Neither is universally better — it depends on the numbers and what you value. W-2 gives stability, withheld taxes, and employer-paid benefits (the calculator counts the 401(k) match and health-insurance value as real money). 1099 usually pays a higher headline rate and unlocks deductions a W-2 employee can't take — business expenses, the 20% QBI deduction, a solo 401(k), and the self-employed health-insurance deduction — but you owe the full 15.3% self-employment tax, buy your own insurance, get no paid time off, and pay quarterly estimates. Run both offers above to see which one actually leaves you with more.

How do I convert a W2 salary to a 1099 hourly rate?

Find the 1099 rate whose after-tax, after-benefits value equals the W-2 offer's total value — that's your break-even rate, shown at the top of the calculator. A quick shortcut is to take the W-2 hourly equivalent (salary ÷ 2,080 hours) and multiply by about 1.25–1.5, but that ignores your specific benefits, deductions and state tax. The tool does the full calculation, including the lost 401(k) match and health insurance, so you can negotiate a contract rate that genuinely matches the job you'd be leaving.

What is Corp-to-Corp (C2C) and how does it compare?

Corp-to-Corp means you bill the client through your own business entity — usually an LLC taxed as an S-corporation — rather than as an individual contractor (1099) or employee (W-2). The advantage is self-employment-tax savings: you pay yourself a reasonable salary (which owes payroll tax) and take the rest of the profit as distributions, which are not subject to the 15.3% self-employment tax. Turn on the S-corp / C2C column in the advanced options to see the potential savings, but remember it adds payroll, accounting and compliance costs and the IRS requires the salary to be reasonable, so model it with a CPA.

How much should I set aside for taxes as a 1099 contractor?

Plan to set aside roughly 25–30% of your net income for federal taxes (self-employment tax plus income tax), and more if your state has an income tax. Because no one withholds for you, the IRS expects quarterly estimated payments via Form 1040-ES, due in April, June, September and January; underpaying triggers penalties. The calculator shows your total tax burden under the 1099 column so you know exactly how much to reserve.

Do 1099 contractors get any tax advantages over W2 employees?

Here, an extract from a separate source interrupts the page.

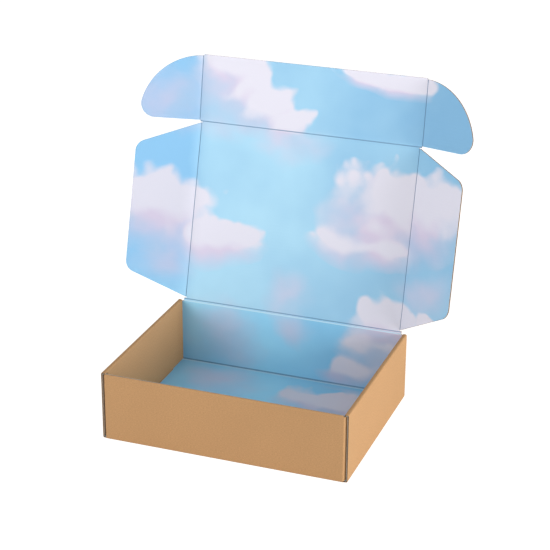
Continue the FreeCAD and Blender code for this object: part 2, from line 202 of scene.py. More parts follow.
# Thin veils of haze, given in the same way
HAZES = (
    (-1.40, 3.70, 0.66, 0.50),
    (-0.98, 3.46, 0.46, 0.24),
    (-0.16, 3.26, 0.50, 0.20),
    (-1.40, 1.96, 0.48, 0.26),
    (-0.06, 1.78, 0.32, 0.30),
    (0.04, 1.46, 0.30, 0.24),
    (1.46, 2.06, 0.44, 0.30),
    (-0.76, 1.24, 0.62, 0.52),
    (-0.56, 0.58, 0.50, 0.34),
)


def number(name, description, default, **options):
    """A setting that holds one number."""
    return bpy.props.FloatProperty(name=name, description=description, default=default, **options)


def three_numbers(name, description, default, subtype="COLOR"):
    """A setting that holds a linear colour, the factors of a painted shade or of painted bounce light, or a
    place.
    """
    return bpy.props.FloatVectorProperty(
        name=name, description=description, subtype=subtype, size=3, default=default
    )


class MailerBoardSettings(bpy.types.PropertyGroup):
    """The board's make-up, in millimetres."""

    liner: number("Liner", "Thickness of each flat liner", 0.2, min=0.1)
    flute_paper: number("Flute paper", "Thickness of the fluted paper", 0.18)
    flute_pitch: number("Flute pitch", "From crest to crest", 3.2, min=1.0)
    crease_depth: number("Crease depth", "How deep a crease is pressed", 0.38)


class MailerColourSettings(bpy.types.PropertyGroup):
    """Colours of the board and of its print, and the tints that paint shade at the left and bounce light in
    the tray.
    """

    kraft: three_numbers("Kraft", "Unprinted brown face", (0.43, 0.243, 0.110))
    flute: three_numbers("Flutes", "Fluted paper seen at the cut edges", (0.30, 0.20, 0.12))
    liner: three_numbers("White liner", "White paper at the print's cut edges", (0.56, 0.52, 0.46))
    sky: three_numbers("Sky", "Pale part of the printed sky", (0.385, 0.645, 0.80))
    deep_sky: three_numbers("Deep sky", "Bluer part of the printed sky", (0.205, 0.43, 0.65))
    cloud: three_numbers("Cloud", "Lit part of the printed clouds", (0.675, 0.66, 0.745))
    cloud_shade: three_numbers("Cloud shade", "Shaded part of the clouds", (0.44, 0.53, 0.69))
    cloud_blush: three_numbers("Cloud blush", "Pink in the clouds' shaded part", (0.61, 0.54, 0.68))
    # Painted shade: dims the clouds at the left, where the left wing and ear stand in less light
    left_painted_shade: three_numbers("Left tint", "Dims the clouds at the left", (0.78, 0.79, 0.80), "NONE")
    # Painted bounce light: tints the sky inside the tray bluer, as light bounced between its printed walls
    # would
    tray_painted_bounce: three_numbers("Tray tint", "Tints the sky inside the tray", (0.90, 1.10, 1.14), "NONE")
    ink_grain: three_numbers("Ink grain", "Fine dark grain of the print", (0.2, 0.3, 0.45))
    # Crushed print: partly crushed ink, partly painted shade in the creases and at the walls' feet
    crushed_ink_and_shade: three_numbers("Crushed print", "Print where a crease crushes it", (0.15, 0.26, 0.40))
    # Painted highlight: paler print at the hinge's lower crease and before the bottom's folds
    painted_crease_highlight: three_numbers("Stretched print", "Print where a crease opens it", (0.50, 0.71, 0.83))


class MailerStageSettings(bpy.types.PropertyGroup):
    """Camera, lamps and floor."""

    azimuth: number("Azimuth", "Camera's way round the box", math.radians(20.137), subtype="ANGLE")
    elevation: number("Elevation", "Camera's height angle", math.radians(22.931), subtype="ANGLE")
    roll: number("Roll", "Camera's turn about its own axis", math.radians(0.358), subtype="ANGLE")
    distance: number("Distance", "Camera to its target", 1.76689, subtype="DISTANCE")
    target: three_numbers(
        "Target", "Point that the camera looks at", (-0.04010, 0.15554, 0.080), "TRANSLATION"
    )
    lens: number("Lens", "Focal length, in millimetres", 112.54)
    front_power: number("Front lamp", "Power of the large lamp before the box", 23.0, subtype="POWER")
    side_power: number("Side lamp", "Power of the low lamp at the right", 47.0, subtype="POWER")
    world_level: number("Surroundings", "Level of the even light from all round", 0.50)
    floor_level: number("Floor glow", "How much of the background's white is the floor's own", 0.78)


def new_material(name, roughness):
    """A node material with its shader's roughness set, and the tree to work in."""
    material = bpy.data.materials.new(name)
    material.use_nodes = True
    tree = material.node_tree
    shader = tree.nodes["Principled BSDF"]
    shader.inputs["Roughness"].default_value = roughness
    shader.inputs["Specular IOR Level"].default_value = 0.25
    return material, tree, shader


def math_node(tree, operation, *values):
    """A Math node's output, from links or plain numbers."""
    node = tree.nodes.new("ShaderNodeMath")
    node.operation = operation
    for socket, value in zip(node.inputs, values):
        if isinstance(value, bpy.types.NodeSocket):
            tree.links.new(value, socket)
        else:
            socket.default_value = value
    return node.outputs[0]


def vector_node(tree, operation, *values):
    """A Vector Math node, from links or plain vectors."""
    node = tree.nodes.new("ShaderNodeVectorMath")
    node.operation = operation
    for socket, value in zip(node.inputs, values):
        if isinstance(value, bpy.types.NodeSocket):
            tree.links.new(value, socket)
        else:
            socket.default_value = value
    return node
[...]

Yes — that's the upside of 1099. You can deduct legitimate business expenses (equipment, software, home office, mileage, professional fees), which reduce both income tax and self-employment tax. You may take the 20% Qualified Business Income (QBI) deduction, contribute far more to retirement through a solo 401(k) than a typical employee 401(k) allows, and deduct 100% of your health-insurance premiums above the line. These can substantially narrow — or even reverse — the gap created by the extra self-employment tax, which is why the calculator lets you enter them.